Blackstone works for law firms. We align ourselves with our clients’ own interests in terms of cost recovery and cost objectives.

Blackstone works for law firms. We align ourselves with our clients’ own interests in terms of cost recovery and cost objectives. Spending valuable time recovering legal costs is, often, the last thing practitioners wish to do with their valuable time.

Fortunately, Blackstone Legal Costing makes the costs recovery process pain-free, efficient and effective. Contact us today through the form below for free advice on steps you can take to recover your - or your client’s - costs promptly and far more effectively than “going it alone”.

A great question, and one we are frequently asked by our practitioner clients. The answer depends on the state governing the fee agreement between the practitioner and their client.

In Victoria, the Magistrate’s and County Courts are generally a better choice to recover fees (merely as payment of a debt) if quantum is not an issue. This is because these Courts won’t look at the validity of the costs agreement, unless the client raises this as an issue. These courts will most likely refer the matter to the Costs Court if validity is in issue.

The process in the Costs Court is similar to all other states other than NSW and Qld, and generally proceeds as follows:

  1. A request for an itemised bill is made by the client.
  2. The whole file is sent to a costs lawyer for preparation of a bill in taxable form.
  3. Once the bill is prepared it is provided to the client for payment.
  4. If the client still disputes the fees, they can issue a Summons in the Costs Court. The legal practice can also do this 30 days after issuing the bill.
  5. The matter is then listed for callover, at which time a timetable will be set for a preliminary hearing (if, for example, the validity of the costs agreement is in question), or mediation.
  6. If the costs remain in dispute following mediation, the matter will be listed for taxation, which will proceed with or without the client’s objections.
  7. Following taxation, the Court will issue an Order directing costs payable in the taxed amount.

In NSW the procedure differs.

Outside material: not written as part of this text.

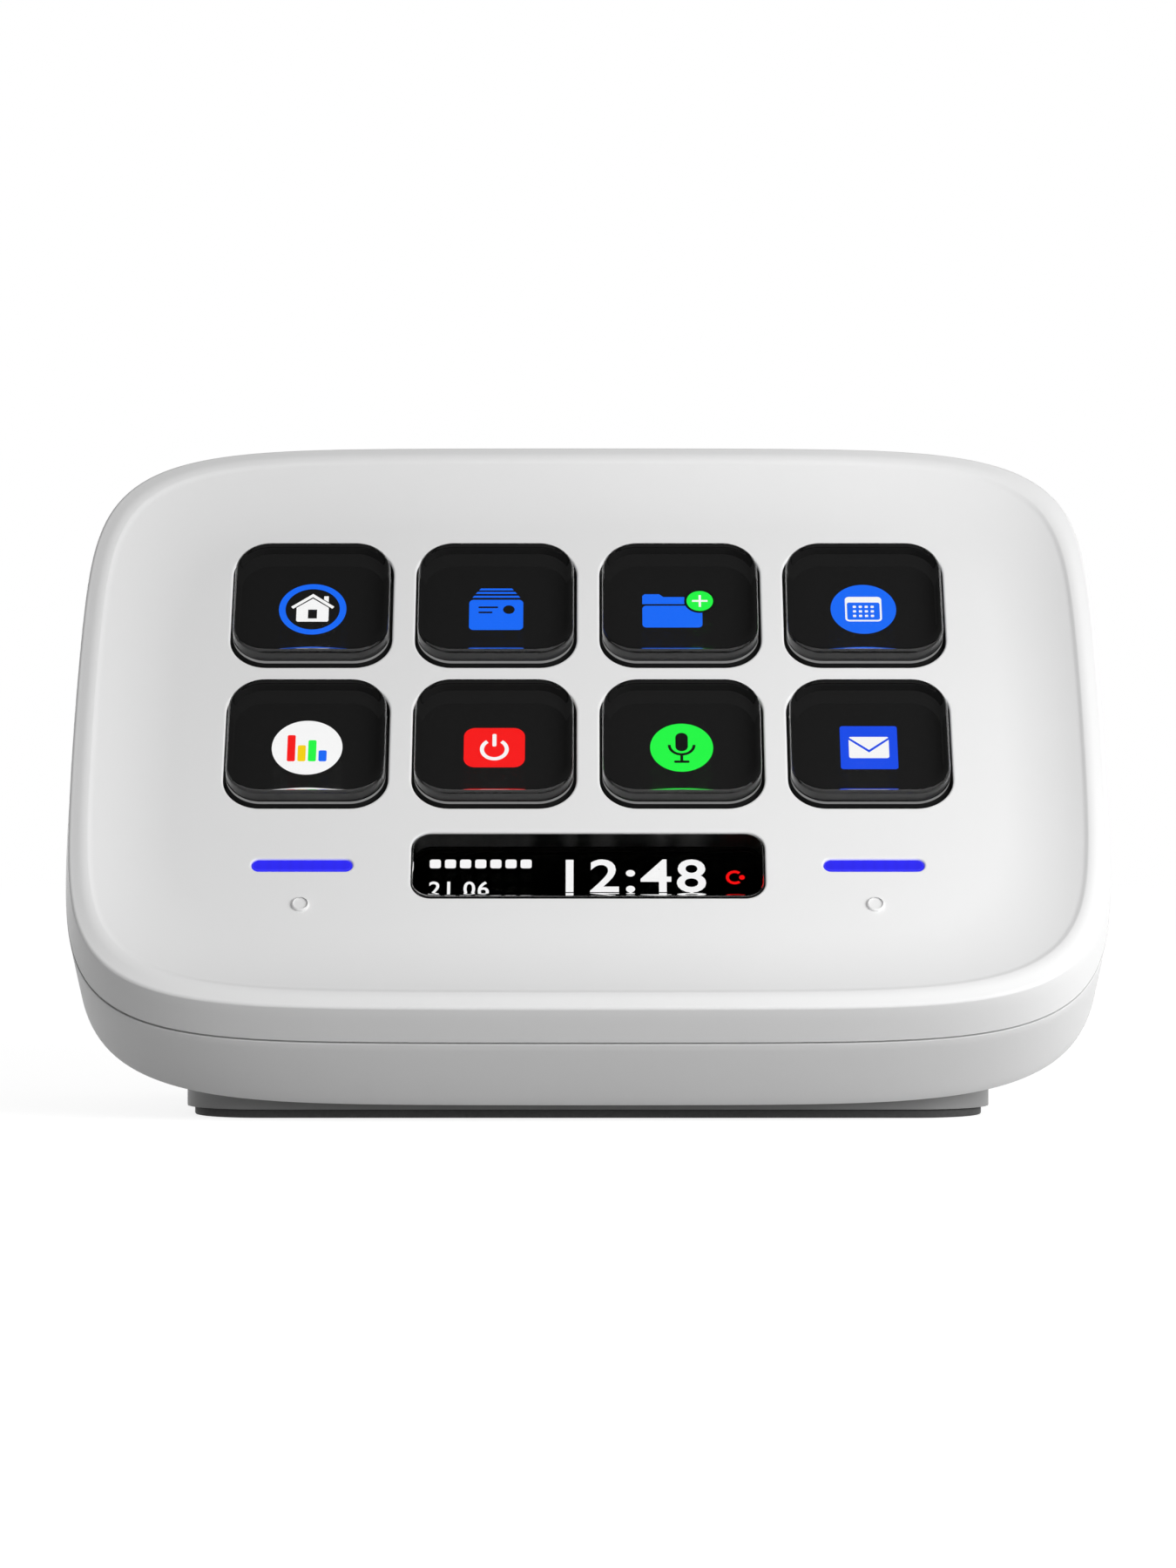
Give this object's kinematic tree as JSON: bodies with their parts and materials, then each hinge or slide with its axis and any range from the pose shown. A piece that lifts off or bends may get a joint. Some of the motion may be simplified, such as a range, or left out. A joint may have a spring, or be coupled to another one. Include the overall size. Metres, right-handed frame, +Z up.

Here:

  1. A request for an itemised bill is made by the client.
  2. The whole file is sent to a costs lawyer for preparation of a bill in taxable form.
  3. Once the bill is prepared it is provided to the client for payment, along with an Application for Assessment.
  4. If the matter remains in dispute, the legal practice can file the application (with the bill) 30 days after issuing the bill.
  5. The matter is then referred to one of around 50 court-appointed costs assessors (usually within 4-6 weeks), who then directs conduct of the costs assessment with or without the client’s objections.
  6. The costs assessor ultimately issues a Certificate of Determination of Costs and a Certificate of Determination of Costs of Assessment

In Queensland, the process is similar to the steps in NSW, but there the parties generally reach agreement on which of around 50 court-appointed costs assessors should be appointed. Should the parties fail to agree on which costs assessor to appoint, the Court will select appointment. Here:

  1. Request for an itemised costs statement is made.
  2. Whole file is sent to a costs lawyer for preparation of a costs statement in taxable form.
  3. Once prepared, the costs statement is provided to the client for payment.
  4. Mediation should be attempted!
  5. An Application for Costs Assessment (UCPR 1999, Form 60) is filed, commencing the formal assessment process.
  6. A Costs Assessor is appointed, noting the Application and Affidavit must be served upon the other party within 7 days of it being filed in Court. Other documents may need to be filed pursuant to s.339 LPA 2007. The court that will appoint the cost assessor depends on the amount of the legal bill. The parties usually agree on a costs assessor (one of approx. 55 currently) and, if agreement is reached, the parties file a Consent Order with the registry. If the parties fail to agree upon a costs assessor, application is referred to the court for a directions hearing where the Court will appoint one. In practice, Courts usually disapprove of situations where this has happened given that there are a range of assessors to choose from.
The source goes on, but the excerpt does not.